All of the material below is to be repeated exactly.
━━━━━ DATASET CONTENT
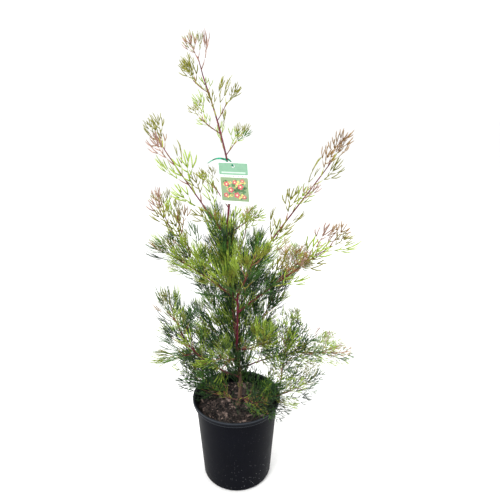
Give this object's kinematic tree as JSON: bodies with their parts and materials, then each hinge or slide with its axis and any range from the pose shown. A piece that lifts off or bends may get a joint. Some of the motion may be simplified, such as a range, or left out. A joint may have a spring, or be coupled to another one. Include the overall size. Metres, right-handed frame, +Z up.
{
  "type": "potted grevillea shrub",
  "caption": "Young upright grevillea with red stems and finely divided leaves, in a round black nursery pot, with a hanging plant label.",
  "frame": {"origin": "middle of the pot's flat underside", "axes": "+Z up along the pot's axis and the stem, +X to the right and +Y to the back as seen in the picture"},
  "size_m": [0.4417, 0.3057, 0.971],
  "materials": {
    "pot_plastic": "satin moulded, lightly dusty",
    "bark_mix": "rough moist bark chips",
    "young_bark": "dull grey-brown bark",
    "crimson_wood": "satin crimson young bark",
    "leaf_green": "satin leaf",
    "leaf_deep_green": "satin leaf",
    "leaf_bronze": "satin young leaf",
    "printed_card": "printed plastic card, satin",
    "tie_plastic": "smooth"
  },
  "bodies": {
    "root": {"bough_back_high": "crimson_wood", "bough_back_low": "crimson_wood", "bough_back_mid": "crimson_wood", "bough_back_top": "crimson_wood", "bough_front_foot": "crimson_wood", "bough_front_high": "crimson_wood", "bough_front_left": "crimson_wood", "bough_front_right": "crimson_wood", "bough_left_foot": "crimson_wood", "bough_left_high": "crimson_wood", "bough_left_low": "crimson_wood", "bough_left_low_fork": "crimson_wood", "bough_left_mid": "crimson_wood", "bough_left_small": "crimson_wood", "bough_left_upper": "crimson_wood", "bough_left_upper_fork": "crimson_wood", "bough_right_back": "crimson_wood", "bough_right_foot": "crimson_wood", "bough_right_high": "crimson_wood", "bough_right_low": "crimson_wood", "bough_right_mid": "crimson_wood", "bough_right_mid_fork": "crimson_wood", "bough_right_twig": "crimson_wood", "foliage_back_high": "leaf_deep_green", "foliage_back_low": "leaf_deep_green", "foliage_back_mid": "leaf_deep_green", "foliage_back_top": "leaf_green", "foliage_collar_left": "leaf_green", "foliage_collar_right": "leaf_green", "foliage_front_foot": "leaf_green", "foliage_front_high": "leaf_green", "foliage_front_left": "leaf_deep_green", "foliage_front_right": "leaf_green", "foliage_leader_left": "leaf_green", "foliage_leader_right": "leaf_green", "foliage_leader_tip": "leaf_bronze", "foliage_left_foot": "leaf_deep_green", "foliage_left_high": "leaf_bronze", "foliage_left_low": "leaf_green", "foliage_left_low_fork": "leaf_green", "foliage_left_mid": "leaf_green", "foliage_left_small": "leaf_deep_green", "foliage_left_upper": "leaf_green", "foliage_left_upper_fork": "leaf_bronze", "foliage_right_back": "leaf_deep_green", "foliage_right_foot": "leaf_green", "foliage_right_high": "leaf_bronze", "foliage_right_low": "leaf_green", "foliage_right_mid": "leaf_green", "foliage_right_mid_fork": "leaf_bronze", "foliage_right_twig": "leaf_green", "foliage_waist_left": "leaf_green", "foliage_waist_right": "leaf_green", "label_tie": "tie_plastic", "plant_label": "printed_card", "pot": "pot_plastic", "potting_mix": "bark_mix", "second_stem": "crimson_wood", "trunk": "young_bark"}
  },
  "joints": []
}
━━━━━━━━━━
[THE REPLY]
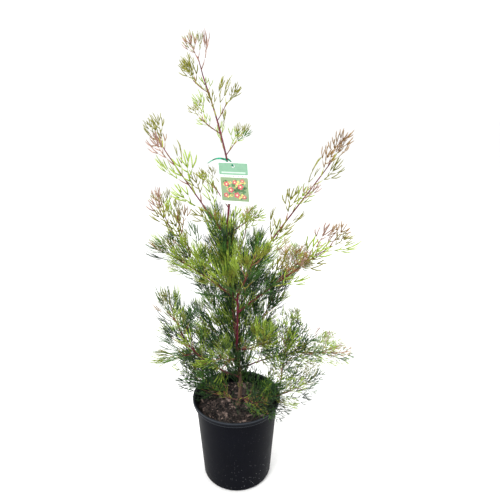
Give this object's kinematic tree as JSON: bodies with their parts and materials, then each hinge or slide with its axis and any range from the pose shown. A piece that lifts off or bends may get a joint. Some of the motion may be simplified, such as a range, or left out. A joint may have a spring, or be coupled to another one. Include the overall size. Metres, right-handed frame, +Z up.
{
  "type": "potted grevillea shrub",
  "caption": "Young upright grevillea with red stems and finely divided leaves, in a round black nursery pot, with a hanging plant label.",
  "frame": {"origin": "middle of the pot's flat underside", "axes": "+Z up along the pot's axis and the stem, +X to the right and +Y to the back as seen in the picture"},
  "size_m": [0.4417, 0.3057, 0.971],
  "materials": {
    "pot_plastic": "satin moulded, lightly dusty",
    "bark_mix": "rough moist bark chips",
    "young_bark": "dull grey-brown bark",
    "crimson_wood": "satin crimson young bark",
    "leaf_green": "satin leaf",
    "leaf_deep_green": "satin leaf",
    "leaf_bronze": "satin young leaf",
    "printed_card": "printed plastic card, satin",
    "tie_plastic": "smooth"
  },
  "bodies": {
    "root": {"bough_back_high": "crimson_wood", "bough_back_low": "crimson_wood", "bough_back_mid": "crimson_wood", "bough_back_top": "crimson_wood", "bough_front_foot": "crimson_wood", "bough_front_high": "crimson_wood", "bough_front_left": "crimson_wood", "bough_front_right": "crimson_wood", "bough_left_foot": "crimson_wood", "bough_left_high": "crimson_wood", "bough_left_low": "crimson_wood", "bough_left_low_fork": "crimson_wood", "bough_left_mid": "crimson_wood", "bough_left_small": "crimson_wood", "bough_left_upper": "crimson_wood", "bough_left_upper_fork": "crimson_wood", "bough_right_back": "crimson_wood", "bough_right_foot": "crimson_wood", "bough_right_high": "crimson_wood", "bough_right_low": "crimson_wood", "bough_right_mid": "crimson_wood", "bough_right_mid_fork": "crimson_wood", "bough_right_twig": "crimson_wood", "foliage_back_high": "leaf_deep_green", "foliage_back_low": "leaf_deep_green", "foliage_back_mid": "leaf_deep_green", "foliage_back_top": "leaf_green", "foliage_collar_left": "leaf_green", "foliage_collar_right": "leaf_green", "foliage_front_foot": "leaf_green", "foliage_front_high": "leaf_green", "foliage_front_left": "leaf_deep_green", "foliage_front_right": "leaf_green", "foliage_leader_left": "leaf_green", "foliage_leader_right": "leaf_green", "foliage_leader_tip": "leaf_bronze", "foliage_left_foot": "leaf_deep_green", "foliage_left_high": "leaf_bronze", "foliage_left_low": "leaf_green", "foliage_left_low_fork": "leaf_green", "foliage_left_mid": "leaf_green", "foliage_left_small": "leaf_deep_green", "foliage_left_upper": "leaf_green", "foliage_left_upper_fork": "leaf_bronze", "foliage_right_back": "leaf_deep_green", "foliage_right_foot": "leaf_green", "foliage_right_high": "leaf_bronze", "foliage_right_low": "leaf_green", "foliage_right_mid": "leaf_green", "foliage_right_mid_fork": "leaf_bronze", "foliage_right_twig": "leaf_green", "foliage_waist_left": "leaf_green", "foliage_waist_right": "leaf_green", "label_tie": "tie_plastic", "plant_label": "printed_card", "pot": "pot_plastic", "potting_mix": "bark_mix", "second_stem": "crimson_wood", "trunk": "young_bark"}
  },
  "joints": []
}